╭─ SUPPLIED MATERIAL

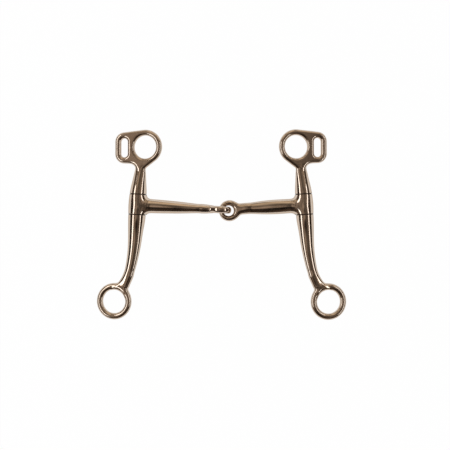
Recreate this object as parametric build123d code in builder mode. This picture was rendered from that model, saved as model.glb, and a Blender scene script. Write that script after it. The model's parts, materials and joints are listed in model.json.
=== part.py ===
"""Tom Thumb snaffle bit: a jointed mouthpiece between two swivelling shanks, in millimetres.

It lies flat: +X runs across the horse's mouth, +Y towards the bridle rings and +Z up, and the origin is
midway between the two barrels. Each half has its own plane, whose x points outward and whose z runs up
the swivel axis of its barrel.
"""
import os
from math import asin, cos, degrees, radians, sin

from build123d import *

os.makedirs("parts", exist_ok=True)

# Mouthpiece
MOUTH = 127.0  # between the barrels, the size a bit is sold by: 5 inches
LEAN_LEFT = 3.0  # degrees that each half leans in, because the joint lies a little low
LEAN_RIGHT = 3.2
BARREL_LENGTH = 17.0
BARREL_TOP_R = 7.2
BARREL_BELLY_R = 7.7
BARREL_FOOT_R = 7.4
CANNON_DROP = 0.9  # the cannon leaves its barrel this much below the middle
# The cannon's sections, each a width in the eye's plane and a width square to it
ROOT_SHORT = 0.5  # what the cannon's root, on the barrel's axis, leaves free at the barrel's foot
ROOT_ACROSS = 13.8
CANNON_FLARE = (13.0, 12.9)
FLARE_REACH = 3.0  # from the barrel's wall
CANNON_SWELL = (12.2, 11.9)
SWELL_REACH = 7.0
# (share of the way to the eye, and the two widths)
CANNON_TAPER = ((0.36, 12.3, 11.0), (0.5, 11.8, 10.1), (0.62, 10.6, 8.9), (0.74, 9.4, 7.8))
NECK = (9.2, 7.2)
NECK_TO_EYE = 12.5  # the cannon's thinnest section, from the eye's centre
NECK_END_TO_EYE = 8.0  # where the cannon runs out inside the eye's shoulders
NECK_END = (6.0, 4.4)

# The two interlocked eyes
JOINT_OFFSET = 3.8  # the joint lies this far to the right of the middle
EYE_HOLE_R = 4.4
EYE_LIMB = 4.5  # beside the hole; it is thinner by the shift at the end
EYE_SHIFT = 0.6  # the hole is this much nearer the eye's end
EYE_ROUND = 1.9
EYE_SLACK = 2.8  # end play of one eye in the other
EYE_PLAY = 1.4  # side play, on each side
EYE_SAG = 1.1  # the right eye hangs this much below its cannon
EYE_SEAT = 0.6  # what is left of the side play where one eye leans on the other
TANG_TO_EYE = 14.5  # the eye's shoulders reach this far back along the cannon
TANG_WIDTH = 6.4

# Swivel
SPINDLE_R = 4.0
SPINDLE_GRIP = 10.0  # length pressed into each half of the cheek
SPINDLE_CHAMFER = 0.5
RUNNING = 0.05  # radial clearance of the barrel on its spindle
SEAM = 0.3  # end play on each side of the barrel
RIM_ROUND = 0.3
BLIND_RELIEF = 0.6

# Cheeks
PLATE_THICK = 5.4
PLATE_ROUND = 2.1
BRIDLE_R = 9.85
BRIDLE_LIMB = 5.0
BRIDLE_OUT = -4.3
BRIDLE_UP = 49.1
SLOT_WIDTH = 6.2
SLOT_HEIGHT = 16.2
SLOT_LIMB = 5.1
SLOT_CORNER = 8.0
SLOT_OUT = 14.3
SLOT_UP = 47.7
SLOT_LEAN = -3.0
NOTCH_FILLET = 3.5
THROAT_UP = 30.0
THROAT_INNER = 5.4
THROAT_OUTER = 3.7
# (height above the barrel's middle, outward shift, width, depth) of the neck over the barrel
UPPER_SECTIONS = (
    (13.0, -0.2, 13.7, 13.2),
    (18.0, -0.4, 12.4, 11.0),
    (24.0, -0.7, 10.9, 8.4),
    (30.0, -0.9, 9.8, 6.2),
)
UPPER_END = (37.0, -1.0, 7.6, 3.6)
# (share of the way down to the rein ring, share of its outward shift, width, depth) of the shank
SHANK_SECTIONS = (
    (0.155, 0.005, 14.6, 14.2),
    (0.246, 0.025, 13.3, 12.0),
    (0.41, 0.055, 11.3, 9.6),
    (0.573, 0.14, 9.7, 7.8),
    (0.728, 0.297, 8.5, 6.4),
)
SHANK_END = (0.86, 0.51, 6.0, 3.8)
REIN_R = 10.2
REIN_LIMB = 5.3
REIN_OUT = 16.5
REIN_DOWN = 83.8
WEB_IN = 12.1  # the ring's flat runs into the shank as far as this from its centre
WEB_UP = 23.8
WEB_WIDTH = 7.0
WEB_OUTER_FILLET = 8.0
WEB_INNER_FILLET = 5.0

# What follows from them
EYE_OUTER_R = EYE_HOLE_R + EYE_LIMB
EYE_THICK = 2 * (EYE_HOLE_R - EYE_PLAY)
EYE_SPREAD = EYE_HOLE_R - EYE_SLACK / 2  # from the middle of the joint to each eye's centre
SHOULDER = BARREL_LENGTH / 2 + SEAM
AXIS_OUT = MOUTH / 2 + BARREL_FOOT_R
REIN_EDGE_OUT = REIN_OUT + REIN_R + REIN_LIMB - PLATE_THICK / 2
# Degrees that a cheek turns down until its rein ring meets the surface that the upright eye lies on
SWING = degrees(asin((EYE_OUTER_R - PLATE_THICK / 2) / REIN_EDGE_OUT))


def half_plane(out, lean, swing=0.0):
    """A half's plane, turned down by swing about its swivel axis: out is -1 on the left, 1 on the right."""
    tilt = radians(lean)
    drop = radians(swing)
    x_dir = (out * cos(tilt) * cos(drop), sin(tilt) * cos(drop), -sin(drop))
    return Plane((out * AXIS_OUT, 0, 0), x_dir=x_dir, z_dir=(-out * sin(tilt), cos(tilt), 0))


def side_of(half):
    """The plane through a half's swivel axis: x outward, y up the axis."""
    return Plane(half.origin, x_dir=half.x_dir, z_dir=-half.y_dir)


def level(half, height, out=0.0):
    """The plane square to the swivel axis, at a height above the barrel's middle."""
    return Plane(half.from_local_coords((out, 0, height)), x_dir=half.x_dir, z_dir=half.z_dir)


def write(builder, name):
    """Labels a finished piece and writes its STEP file."""
    builder.part.label = name
    export_step(builder.part, f"parts/{name}.step")


def spindle(half, name):
    """The hinge pin through the barrel, pressed into both halves of the cheek."""
    with BuildPart(half) as pin:
        Cylinder(SPINDLE_R, 2 * (SHOULDER + SPINDLE_GRIP))
        chamfer(pin.edges().filter_by(GeomType.CIRCLE), SPINDLE_CHAMFER)
    write(pin, name)


def upper_cheek(half, name):
    """The bridle ring and the curb slot, on a neck that stands on the barrel."""
    side = side_of(half)
    bridle = (BRIDLE_OUT, BRIDLE_UP)
    with BuildSketch() as throat:
        with Locations(bridle):
            Circle(BRIDLE_R + BRIDLE_LIMB)
        with Locations(((THROAT_OUTER - THROAT_INNER) / 2, THROAT_UP + 1)):
            Rectangle(THROAT_OUTER + THROAT_INNER, 2)
        make_hull()
    with BuildPart() as cheek:
        with BuildSketch(side) as head:
            with Locations(bridle):
                Circle(BRIDLE_R + BRIDLE_LIMB)
            with Locations(Location((SLOT_OUT, SLOT_UP), SLOT_LEAN)):
                RectangleRounded(SLOT_WIDTH + 2 * SLOT_LIMB, SLOT_HEIGHT + 2 * SLOT_LIMB, SLOT_CORNER)
            make_hull()
            add(throat.sketch)
            notch = (THROAT_OUTER + NOTCH_FILLET / 2, BRIDLE_UP - BRIDLE_R - BRIDLE_LIMB)
            fillet(head.vertices().sort_by_distance(notch)[0], NOTCH_FILLET)
            with Locations(bridle):
                Circle(BRIDLE_R, mode=Mode.SUBTRACT)
            with Locations(Location((SLOT_OUT, SLOT_UP), 90 + SLOT_LEAN)):
                SlotOverall(SLOT_HEIGHT, SLOT_WIDTH, mode=Mode.SUBTRACT)
        extrude(amount=PLATE_THICK / 2, both=True)
        fillet(cheek.faces().filter_by(side).edges(), PLATE_ROUND)
        with BuildSketch(level(half, SHOULDER)):
            Circle(BARREL_TOP_R)
        for height, out, width, depth in (*UPPER_SECTIONS, UPPER_END):
            with BuildSketch(level(half, height, out)):
                Ellipse(width / 2, depth / 2)
        loft()
        shoulder = cheek.faces().sort_by(Axis(half.origin, half.z_dir))[0]
        fillet(shoulder.edges(), RIM_ROUND)
        with BuildSketch(level(half, SHOULDER)):
            Circle(SPINDLE_R)
        extrude(amount=SPINDLE_GRIP + BLIND_RELIEF, mode=Mode.SUBTRACT)
    write(cheek, name)


def lower_shank(half, name):
    """The shank that sweeps out under the barrel to the rein ring."""
    side = side_of(half)
    rein = Vector(REIN_OUT, -REIN_DOWN)
    web = rein + Vector(-WEB_IN, WEB_UP)
    across = (rein - web).rotate(Axis.Z, 90).normalized() * WEB_WIDTH / 2
    with BuildPart() as shank:
        with BuildSketch(side) as foot:
            with BuildLine():
                Polyline(web + across, web - across, rein - across, rein + across, close=True)
            make_face()
            with Locations(rein):
                Circle(REIN_R + REIN_LIMB)
            inner, outer = foot.vertices().sort_by_distance(rein)[:2].sort_by(Axis.X)
            fillet(inner, WEB_INNER_FILLET)
            fillet(outer, WEB_OUTER_FILLET)
            with Locations(rein):
                Circle(REIN_R, mode=Mode.SUBTRACT)
        extrude(amount=PLATE_THICK / 2, both=True)
        fillet(shank.faces().filter_by(side).edges(), PLATE_ROUND)
        with BuildSketch(level(half, -SHOULDER)):
            Circle(BARREL_FOOT_R)
        for down, out, width, depth in (*SHANK_SECTIONS, SHANK_END):
            with BuildSketch(level(half, -down * REIN_DOWN, out * REIN_OUT)):
                Ellipse(width / 2, depth / 2)
        loft()
        shoulder = shank.faces().sort_by(Axis(half.origin, half.z_dir))[-1]
        fillet(shoulder.edges(), RIM_ROUND)
        with BuildSketch(level(half, -SHOULDER)):
            Circle(SPINDLE_R)
        extrude(amount=-SPINDLE_GRIP - BLIND_RELIEF, mode=Mode.SUBTRACT)
    write(shank, name)


def cannon(half, eye, upright, sag, name):
    """A mouthpiece half: barrel, tapered bar and eye; upright stands the eye square to the cheek.

    The eye's centre hangs lower than the bar's line by sag.
    """
    reach, _, drop = half.to_local_coords(eye)
    reach = -reach
    square = half.z_dir if upright else -half.y_dir
    eye_side = Plane(eye, x_dir=half.x_dir, z_dir=square)
    root = BARREL_LENGTH - 2 * (CANNON_DROP + ROOT_SHORT)
    sections = [(0, (root, ROOT_ACROSS)), (BARREL_BELLY_R + FLARE_REACH, CANNON_FLARE)]
    sections += [(BARREL_BELLY_R + SWELL_REACH, CANNON_SWELL)]
    sections += [(share * reach, size) for share, *size in CANNON_TAPER]
    sections += [(reach - NECK_TO_EYE, NECK), (reach - NECK_END_TO_EYE, NECK_END)]
    with BuildPart() as bar:
        with BuildSketch(side_of(half)):
            with BuildLine():
                top = (BARREL_TOP_R, BARREL_LENGTH / 2)
                foot = (BARREL_FOOT_R, -BARREL_LENGTH / 2)
                Polyline(top, (0, BARREL_LENGTH / 2), (0, -BARREL_LENGTH / 2), foot)
                ThreePointArc(foot, (BARREL_BELLY_R, 0), top)
            make_face()
        revolve(axis=Axis(half.origin, half.z_dir))
        for distance, (in_eye, across) in sections:
            height = -CANNON_DROP + (drop + sag + CANNON_DROP) * distance / reach
            centre = half.from_local_coords((-distance, 0, height))
            with BuildSketch(Plane(centre, x_dir=half.y_dir, z_dir=half.x_dir)):
                if upright:
                    Ellipse(in_eye / 2, across / 2)
                else:
                    Ellipse(across / 2, in_eye / 2)
        loft()
        with BuildSketch(level(half, -BARREL_LENGTH / 2)):
            Rectangle(2 * AXIS_OUT + 4 * BARREL_BELLY_R, 4 * BARREL_BELLY_R)
        extrude(amount=BARREL_LENGTH, mode=Mode.INTERSECT)
    with BuildPart() as ring:
        with BuildSketch(eye_side):
            with Locations((EYE_SHIFT, 0)):
                Circle(EYE_OUTER_R)
            with Locations((TANG_TO_EYE, sag)):
                Circle(TANG_WIDTH / 2)
            make_hull()
            Circle(EYE_HOLE_R, mode=Mode.SUBTRACT)
        extrude(amount=EYE_THICK / 2, both=True)
        fillet(ring.faces().filter_by(eye_side).edges(), EYE_ROUND)
    with BuildPart() as whole:
        add(bar.part)
        add(ring.part)
        with BuildSketch(level(half, -BARREL_LENGTH / 2)):
            Circle(SPINDLE_R + RUNNING)
        extrude(amount=BARREL_LENGTH, mode=Mode.SUBTRACT)
    write(whole, name)


left = half_plane(-1, LEAN_LEFT)
right = half_plane(1, LEAN_RIGHT)
left_reach = (AXIS_OUT + JOINT_OFFSET - EYE_SPREAD) / cos(radians(LEAN_LEFT))
left_eye = left.from_local_coords((-left_reach, 0, -CANNON_DROP))
right_eye = Vector(JOINT_OFFSET + EYE_SPREAD, left_eye.Y - EYE_PLAY + EYE_SEAT, 0)

cannon(left, left_eye, True, 0.0, "left_cannon")
cannon(right, right_eye, False, EYE_SAG, "right_cannon")
for out, lean, name in ((-1, LEAN_LEFT, "left"), (1, LEAN_RIGHT, "right")):
    cheek_plane = half_plane(out, lean, SWING)
    spindle(cheek_plane, f"{name}_spindle")
    upper_cheek(cheek_plane, f"{name}_upper_cheek")
    lower_shank(cheek_plane, f"{name}_lower_shank")
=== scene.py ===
"""Looks of the jointed-mouth shank snaffle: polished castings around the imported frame.

Each visible piece is one smooth surface, the zero level of a distance in millimetres. A cheek or a
cannon is measured in its half's own axes: u outward from the swivel axis, w up that axis, and t square
to both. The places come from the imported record's joints and mounts.
"""

import json
from math import cos, radians, sin

import bmesh
import bpy
import numpy as np
from mathutils import Matrix, Vector


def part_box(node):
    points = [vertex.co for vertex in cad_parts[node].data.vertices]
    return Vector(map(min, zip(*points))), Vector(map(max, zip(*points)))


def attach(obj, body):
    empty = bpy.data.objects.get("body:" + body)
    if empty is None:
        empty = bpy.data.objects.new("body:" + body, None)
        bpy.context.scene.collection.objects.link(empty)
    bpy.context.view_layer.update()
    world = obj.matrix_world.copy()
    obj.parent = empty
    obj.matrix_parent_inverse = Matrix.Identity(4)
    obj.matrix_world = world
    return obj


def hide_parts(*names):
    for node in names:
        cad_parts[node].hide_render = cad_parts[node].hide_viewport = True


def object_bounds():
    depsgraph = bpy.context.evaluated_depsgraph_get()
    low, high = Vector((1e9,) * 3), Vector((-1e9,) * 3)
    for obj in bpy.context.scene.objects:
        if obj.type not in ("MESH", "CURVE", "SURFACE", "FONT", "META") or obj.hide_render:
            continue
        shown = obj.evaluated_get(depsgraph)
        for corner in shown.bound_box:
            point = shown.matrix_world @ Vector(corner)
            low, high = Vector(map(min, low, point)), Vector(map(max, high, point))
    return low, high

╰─

TASK GOAL: Above is a listing; print exactly its lines from the one with "left = half_plane(-1, LEAN_LEFT)" through the one with "points = [vertex.co", and no other lines.

COMPLETED EXERCISE:
left = half_plane(-1, LEAN_LEFT)
right = half_plane(1, LEAN_RIGHT)
left_reach = (AXIS_OUT + JOINT_OFFSET - EYE_SPREAD) / cos(radians(LEAN_LEFT))
left_eye = left.from_local_coords((-left_reach, 0, -CANNON_DROP))
right_eye = Vector(JOINT_OFFSET + EYE_SPREAD, left_eye.Y - EYE_PLAY + EYE_SEAT, 0)

cannon(left, left_eye, True, 0.0, "left_cannon")
cannon(right, right_eye, False, EYE_SAG, "right_cannon")
for out, lean, name in ((-1, LEAN_LEFT, "left"), (1, LEAN_RIGHT, "right")):
    cheek_plane = half_plane(out, lean, SWING)
    spindle(cheek_plane, f"{name}_spindle")
    upper_cheek(cheek_plane, f"{name}_upper_cheek")
    lower_shank(cheek_plane, f"{name}_lower_shank")
=== scene.py ===
"""Looks of the jointed-mouth shank snaffle: polished castings around the imported frame.

Each visible piece is one smooth surface, the zero level of a distance in millimetres. A cheek or a
cannon is measured in its half's own axes: u outward from the swivel axis, w up that axis, and t square
to both. The places come from the imported record's joints and mounts.
"""

import json
from math import cos, radians, sin

import bmesh
import bpy
import numpy as np
from mathutils import Matrix, Vector


def part_box(node):
    points = [vertex.co for vertex in cad_parts[node].data.vertices]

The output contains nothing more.